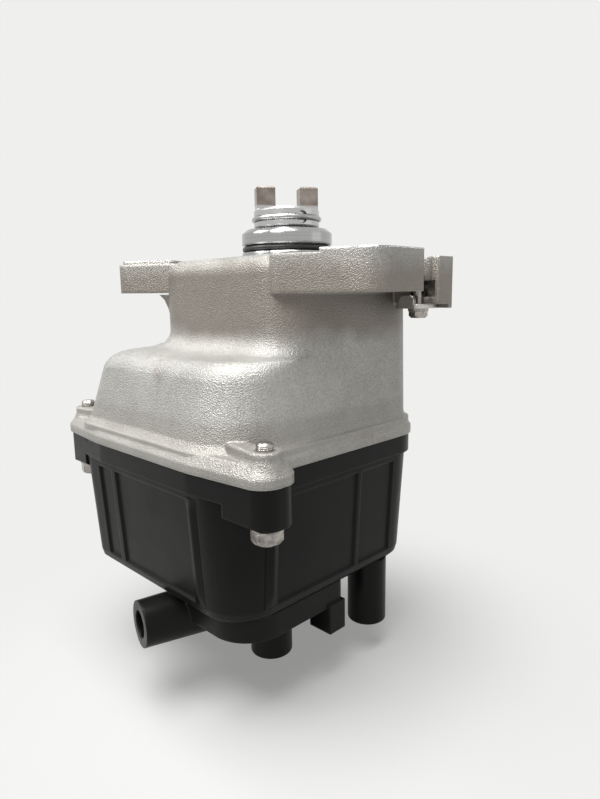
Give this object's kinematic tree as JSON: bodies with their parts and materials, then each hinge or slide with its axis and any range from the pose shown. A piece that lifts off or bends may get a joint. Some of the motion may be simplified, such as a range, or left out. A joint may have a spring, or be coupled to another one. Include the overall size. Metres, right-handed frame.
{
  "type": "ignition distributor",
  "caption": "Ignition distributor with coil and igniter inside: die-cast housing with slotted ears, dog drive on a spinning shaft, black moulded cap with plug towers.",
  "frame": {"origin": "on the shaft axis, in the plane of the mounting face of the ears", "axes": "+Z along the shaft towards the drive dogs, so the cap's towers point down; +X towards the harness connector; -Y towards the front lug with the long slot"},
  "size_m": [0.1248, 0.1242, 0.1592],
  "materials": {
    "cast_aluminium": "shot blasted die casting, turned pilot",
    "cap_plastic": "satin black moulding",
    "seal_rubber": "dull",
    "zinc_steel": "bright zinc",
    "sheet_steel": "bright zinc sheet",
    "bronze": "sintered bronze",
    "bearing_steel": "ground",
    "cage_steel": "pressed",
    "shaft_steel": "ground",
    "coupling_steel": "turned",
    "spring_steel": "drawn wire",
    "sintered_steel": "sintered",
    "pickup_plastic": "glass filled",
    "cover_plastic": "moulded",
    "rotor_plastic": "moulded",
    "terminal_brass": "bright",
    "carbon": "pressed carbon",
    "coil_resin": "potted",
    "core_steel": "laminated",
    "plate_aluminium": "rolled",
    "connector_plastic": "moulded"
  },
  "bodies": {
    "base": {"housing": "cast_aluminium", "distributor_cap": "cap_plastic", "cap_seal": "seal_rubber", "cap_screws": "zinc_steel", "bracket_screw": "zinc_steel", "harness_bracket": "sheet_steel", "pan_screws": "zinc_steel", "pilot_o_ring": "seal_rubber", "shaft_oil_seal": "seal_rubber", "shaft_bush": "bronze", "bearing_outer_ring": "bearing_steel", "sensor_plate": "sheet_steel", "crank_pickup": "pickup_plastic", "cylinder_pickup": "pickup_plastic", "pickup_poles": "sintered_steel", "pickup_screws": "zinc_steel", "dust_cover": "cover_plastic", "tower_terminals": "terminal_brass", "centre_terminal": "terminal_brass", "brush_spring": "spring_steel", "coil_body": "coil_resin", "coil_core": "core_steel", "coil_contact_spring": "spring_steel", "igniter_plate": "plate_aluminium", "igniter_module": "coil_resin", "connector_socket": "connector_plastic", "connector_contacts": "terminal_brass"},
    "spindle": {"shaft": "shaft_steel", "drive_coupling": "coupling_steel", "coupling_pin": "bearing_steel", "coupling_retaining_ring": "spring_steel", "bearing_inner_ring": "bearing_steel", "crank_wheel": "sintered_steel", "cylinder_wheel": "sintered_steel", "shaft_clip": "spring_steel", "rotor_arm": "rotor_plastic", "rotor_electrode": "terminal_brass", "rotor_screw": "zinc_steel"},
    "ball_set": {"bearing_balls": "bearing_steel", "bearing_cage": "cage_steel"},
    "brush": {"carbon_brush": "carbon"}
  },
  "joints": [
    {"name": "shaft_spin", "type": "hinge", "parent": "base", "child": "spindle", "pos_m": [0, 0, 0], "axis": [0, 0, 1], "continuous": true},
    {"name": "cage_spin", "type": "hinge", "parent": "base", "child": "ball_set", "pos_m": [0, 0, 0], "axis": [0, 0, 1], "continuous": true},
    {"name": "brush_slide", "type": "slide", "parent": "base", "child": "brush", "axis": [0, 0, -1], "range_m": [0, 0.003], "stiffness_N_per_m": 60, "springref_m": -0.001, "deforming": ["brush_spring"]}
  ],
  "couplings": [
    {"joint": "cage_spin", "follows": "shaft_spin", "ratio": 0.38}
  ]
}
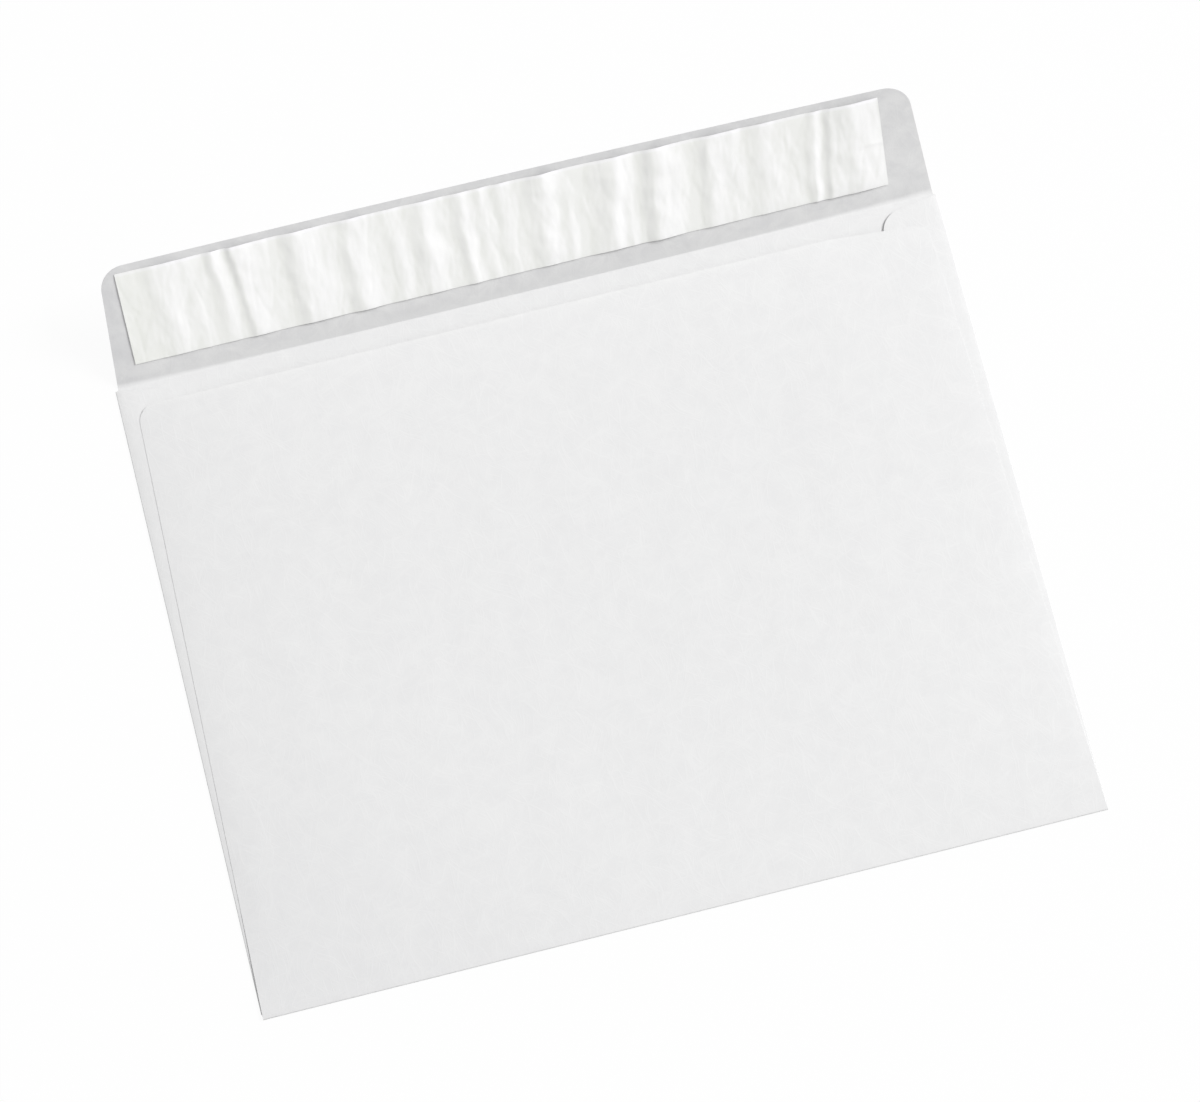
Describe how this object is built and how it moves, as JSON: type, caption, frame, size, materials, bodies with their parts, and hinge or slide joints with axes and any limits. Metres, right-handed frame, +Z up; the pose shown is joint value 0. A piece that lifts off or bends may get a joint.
********
* **AIM**
In the listing above, find the lines holding the word "that" and copy them.

* **EXERCISE RESPONSE**
Give this object's kinematic tree as JSON: bodies with their parts and materials, then each hinge or slide with its axis and any range from the pose shown. A piece that lifts off or bends may get a joint. Some of the motion may be simplified, such as a range, or left out. A joint may have a spring, or be coupled to another one. Include the overall size. Metres, right-handed frame.
Describe how this object is built and how it moves, as JSON: type, caption, frame, size, materials, bodies with their parts, and hinge or slide joints with axes and any limits. Metres, right-handed frame, +Z up; the pose shown is joint value 0. A piece that lifts off or bends may get a joint.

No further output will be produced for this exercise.